- **Exercise task**: What is the number of lines containing the string "bodies"? Answer with the number only.

- **Dataset extract**:
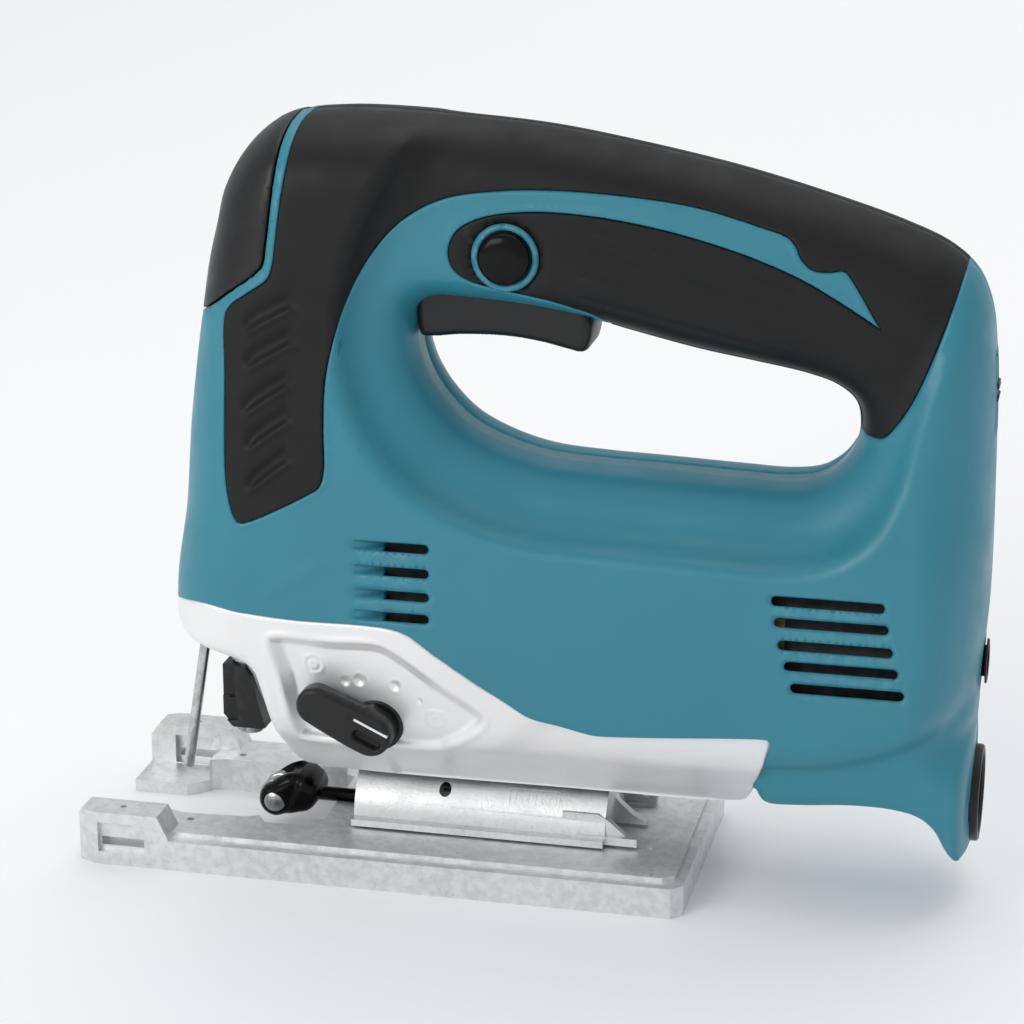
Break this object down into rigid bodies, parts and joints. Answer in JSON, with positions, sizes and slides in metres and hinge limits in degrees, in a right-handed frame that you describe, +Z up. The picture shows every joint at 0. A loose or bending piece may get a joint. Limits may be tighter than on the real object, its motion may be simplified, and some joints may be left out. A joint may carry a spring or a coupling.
{
  "type": "jigsaw power tool",
  "caption": "Barrel-bodied electric jigsaw with D handle, soft grip, cast gear housing, tool opener, orbital selector, roller guide and tilting cast base plate.",
  "frame": {"origin": "middle of the sole of the base plate, under the middle of the overall box", "axes": "+X towards the rear, +Y to the tool's right side, +Z up; the nose points to -X"},
  "size_m": [0.246, 0.076, 0.208],
  "materials": {
    "teal_shell": "satin",
    "soft_grip": "matt",
    "black_plastic": "satin",
    "gloss_black": "gloss",
    "silver_casting": "satin",
    "cast_aluminium": "as cast",
    "steel": "ground",
    "iron": "laminated",
    "bronze": "sintered",
    "copper": "turned",
    "carbon": "matt"
  },
  "bodies": {
    "housing": {"housing_left": "teal_shell", "housing_right": "teal_shell", "grip_left": "soft_grip", "grip_right": "soft_grip", "opener_pin": "steel", "gear_housing": "silver_casting", "finger_guard": "steel", "plunger_bush_lower": "bronze", "plunger_bush_upper": "bronze", "gear_pin": "steel", "bearing_plate": "cast_aluminium", "bearing_front": "steel", "bearing_rear": "steel", "field_stator": "iron", "brush_holder_left": "bronze", "brush_holder_right": "bronze", "carbon_brush_left": "carbon", "carbon_brush_right": "carbon", "switch_module": "black_plastic", "speed_controller": "black_plastic", "cord_inlet": "soft_grip", "dust_port": "black_plastic", "gear_case_screw_1": "steel", "gear_case_screw_2": "steel", "housing_screw_1": "steel", "housing_screw_2": "steel", "housing_screw_3": "steel", "housing_screw_4": "steel", "housing_screw_5": "steel", "housing_screw_6": "steel"},
    "opener": {"tool_opener": "black_plastic"},
    "plunger_unit": {"plunger": "steel", "blade_clamp": "steel"},
    "collar": {"clamp_collar": "black_plastic"},
    "counterweight_unit": {"counterweight": "iron"},
    "rotor": {"armature": "iron", "pinion": "steel", "commutator": "copper", "cooling_fan": "black_plastic"},
    "crank": {"crank_gear": "iron", "crank_pin": "steel"},
    "selector": {"orbit_selector": "black_plastic"},
    "roller_arm": {"roller_holder": "black_plastic", "roller_pin": "steel"},
    "roller": {"blade_roller": "steel"},
    "trigger_unit": {"trigger": "black_plastic"},
    "lock": {"lock_button": "gloss_black"},
    "dial": {"speed_dial": "black_plastic"},
    "base": {"base_plate": "cast_aluminium", "bevel_saddle": "cast_aluminium", "base_clamp_block": "cast_aluminium", "base_bolt": "steel"}
  },
  "joints": [
    {"name": "base_tilt", "type": "hinge", "parent": "housing", "child": "base", "pos_m": [-0.005, 0, 0.0105], "axis": [1, 0, 0], "range_deg": [-45, 45]},
    {"name": "plunger_stroke", "type": "slide", "parent": "housing", "child": "plunger_unit", "axis": [0, 0, 1], "range_m": [0, 0.026]},
    {"name": "counterweight_slide", "type": "slide", "parent": "housing", "child": "counterweight_unit", "axis": [0, 0, 1], "range_m": [-0.026, 0]},
    {"name": "opener_swing", "type": "hinge", "parent": "housing", "child": "opener", "pos_m": [-0.0686, 0.0212, 0.185], "axis": [0, 0, -1], "range_deg": [0, 60]},
    {"name": "clamp_collar_turn", "type": "hinge", "parent": "plunger_unit", "child": "collar", "pos_m": [-0.0825, 0, 0.04], "axis": [0, 0, 1], "range_deg": [0, 30]},
    {"name": "armature_spin", "type": "hinge", "parent": "housing", "child": "rotor", "pos_m": [0.025, 0, 0.077], "axis": [1, 0, 0], "continuous": true},
    {"name": "crank_gear_spin", "type": "hinge", "parent": "housing", "child": "crank", "pos_m": [-0.047, 0, 0.10535], "axis": [1, 0, 0], "continuous": true},
    {"name": "orbit_selector_turn", "type": "hinge", "parent": "housing", "child": "selector", "pos_m": [-0.0376, -0.028, 0.0444], "axis": [0, 1, 0], "range_deg": [0, 105]},
    {"name": "orbit_push", "type": "slide", "parent": "housing", "child": "roller_arm", "axis": [-1, 0, 0], "range_m": [0, 0.002], "stiffness_N_per_m": 400, "springref_m": -0.001},
    {"name": "roller_spin", "type": "hinge", "parent": "roller_arm", "child": "roller", "pos_m": [-0.0741, 0, 0.0096], "axis": [0, 1, 0], "continuous": true},
    {"name": "trigger_press", "type": "hinge", "parent": "housing", "child": "trigger_unit", "pos_m": [-0.027, 0, 0.161], "axis": [0, -1, 0], "range_deg": [0, 5], "stiffness_Nm_per_rad": 1, "springref_deg": -11.46},
    {"name": "lock_button_press", "type": "slide", "parent": "housing", "child": "lock", "axis": [0, 1, 0], "range_m": [0, 0.003], "stiffness_N_per_m": 400, "springref_m": -0.002},
    {"name": "speed_dial_turn", "type": "hinge", "parent": "housing", "child": "dial", "pos_m": [0.1116, 0, 0.1405], "axis": [0, 1, 0], "range_deg": [0, 270]}
  ],
  "couplings": [
    {"joint": "counterweight_slide", "follows": "plunger_stroke", "ratio": -1},
    {"joint": "clamp_collar_turn", "follows": "opener_swing", "ratio": 0.5},
    {"joint": "crank_gear_spin", "follows": "armature_spin", "ratio": -0.17391}
  ]
}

- **Exercise result**: 2